Fillwise, I was a little disappointed with this grid today. Five partials. Five? The word count on this one is awfully low (72) for a themed puzzle. I'd have happily accepted a couple more words if the change in any way could've taken one of the following out of the grid: AN END, ILL AT, AS IT, IT NO, NOT IF (those last two actually cross). Then there's SCRAWLY (20A: Like doodles), which sounds like a pet's name more than an actual word. It crosses the section where I had the most trouble (due to unheard of MICROHM and mistake of ALKALI and figuring the Chekhov chick must be an IRINA or ELENA or something; MASHA? Those letters should exist in a row only if followed by POTATO) (9A: One of the sisters in Chekhov's "Three Sisters"). Between its sounding made-up and its gumming up my NE, I should have hated SCRAWLY, and yet I found myself laughing (though not ROFL) as I wrote it in. "That's a word!? Awesome." It perfectly describes my handwriting. Lesson: If you're going to put in marginal words, make them fantastically loopy. SCRAWLY actually made me forget the pain of the rest of that quadrant. I was actually grateful for SCRAWLY. That's some weird kind of puzzler's Stockholm Syndrome right there.

Theme answers:
  • 17A: Utility's power-saving stratagem (ROLLING BLACKOUT) — a really great 15-letter answer
  • 25A: How oysters may be served (ON THE HALF SHELL)
  • 42A: Fully, in a way (FLOOR TO CEILING)
  • 56A: Kookaburra (LAUGHING JACKASS)
Theme answers were extremely easy to get, except the JACKASS part of LAUGHING JACKASS, which baffled me. I know the kookaburra as a funny-sounding bird. Missed the "JACKASS" part when I was learning about them. Anyway, the ease with which the themers went down helped propel me to a near-best Thursday for 2010 (came up a bit short). So I thought, "EASY." But between the MICROHM section and the tough clues on CAROM (33A: Have a reflection?) and LENIN (33A: Red head?)in the middle and the JACKASS at the bottom, it seemed like there were plenty of potential stumbling point. Add in the low word count, and I figured it might not be very easy for everyone. Easyish.

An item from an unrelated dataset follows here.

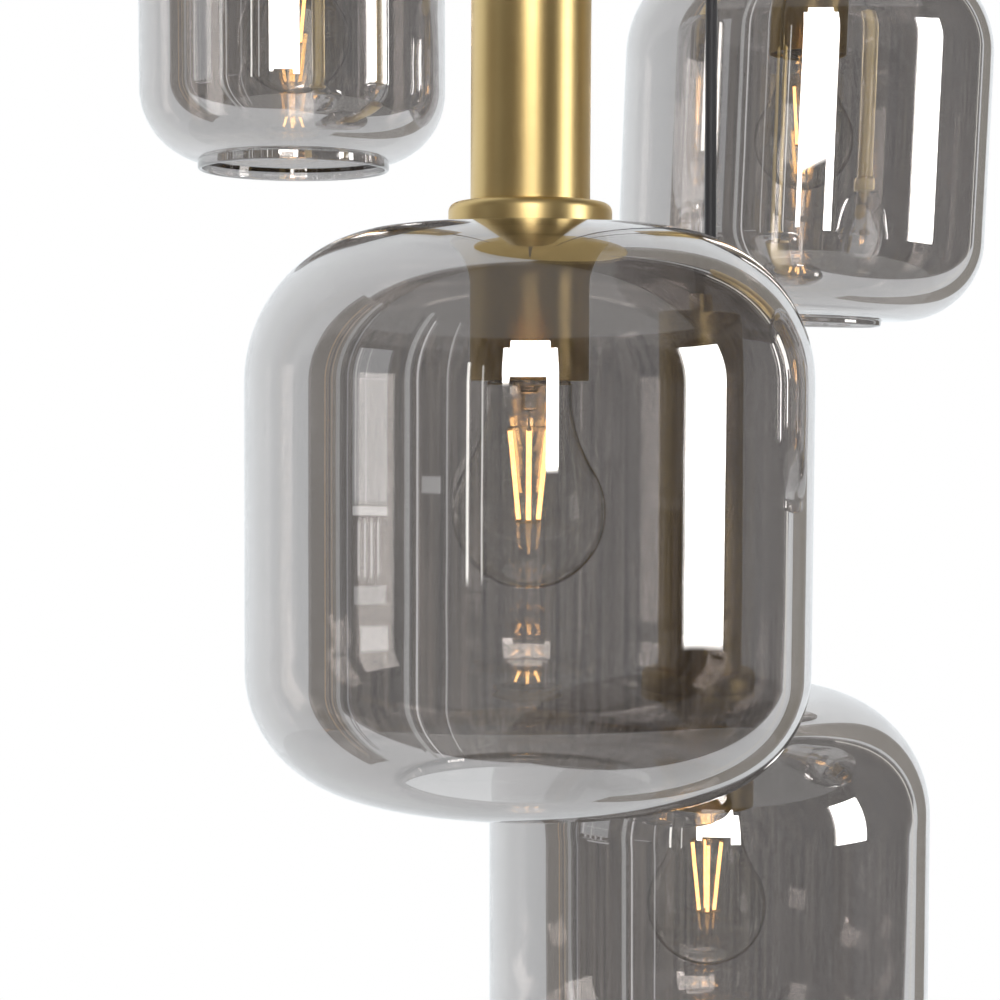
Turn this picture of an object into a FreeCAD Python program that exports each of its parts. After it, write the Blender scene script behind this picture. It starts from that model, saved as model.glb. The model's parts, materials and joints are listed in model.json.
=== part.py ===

This puzzle raises the question: how valuable is an "X" to my puzzle? Everyone loves the high-end Scrabble tiles; they spice things up. But if the best thing "X" gets you is LUXOR (41A: Egypt's Temple of ___), a crosswordy bit of exotica, and you've got to take LEO XI to get it (30D: Pope with a 27-day pontificate), I say 'no.' Don't do it. *Nobody* wants to see LEO XI again, unless we're getting, say, ST. EXUPERY in the bargain. LUXOR is not enough weight on the scale. The fact that you need the very crosswordesey EOS (34A: Mother of the winds, in Greek myth) and SARG (35D: Puppeteer Tony) nearby to prop this "X"-crossing up only solidifies my point.



Bullets:
  • 21A: Locale of Osama bin Laden (CAVE) — Really? You know where he is? You should tell someone.
  • 38A: "Salute to the sun" discipline (YOGA) — OK, Sun salute I've actually done. Last time a YOGA pose showed up in a clue, I hadn't heard of it, and I semi-shouted at my (crossword-solving) yoga instructor (also my colleague and friend). Her using Sanskrit names all the time is not helping my crossword mojo at all.
  • 62A: When repeated, capital city of 11,000 (PAGO) — gimme. Only repeating geographical names I can even think of are PAGO PAGO and BORA BORA. Unless NEW YORK, NEW YORK counts.
  • 5D: Palindromic woman's name (HANNAH) — cluing a longish answer as "palindromic" is going to make it Very easy to get.
  • 7D: Hook alternative (JAB) — Me: "CROOK? SMEE?"
  • 29D: Essential part of a grand tour (FRANCE) — though I feel as if I've said it before, I thought "Grand Tour" was capitalized. It is on every site I'm seeing at the moment, but that's pretty cursory research, I'll admit.
  • 57D: TV-over-breakfast inits. (GMA) — didn't know it, but it's the first thing that came to mind and I put it in immediately. My TV-over-breakfast inits. are ESPN, ESPN2, and TDS on my DVR. Speaking of what I'm likely to see on ESPN this morning after I finish this write-up — if you missed the epic tragedy that was the Tigers/Indians game last night (and that's most of you, I'm guessing), well, it's really worth reading about if you're a baseball fan (and maybe if you're not).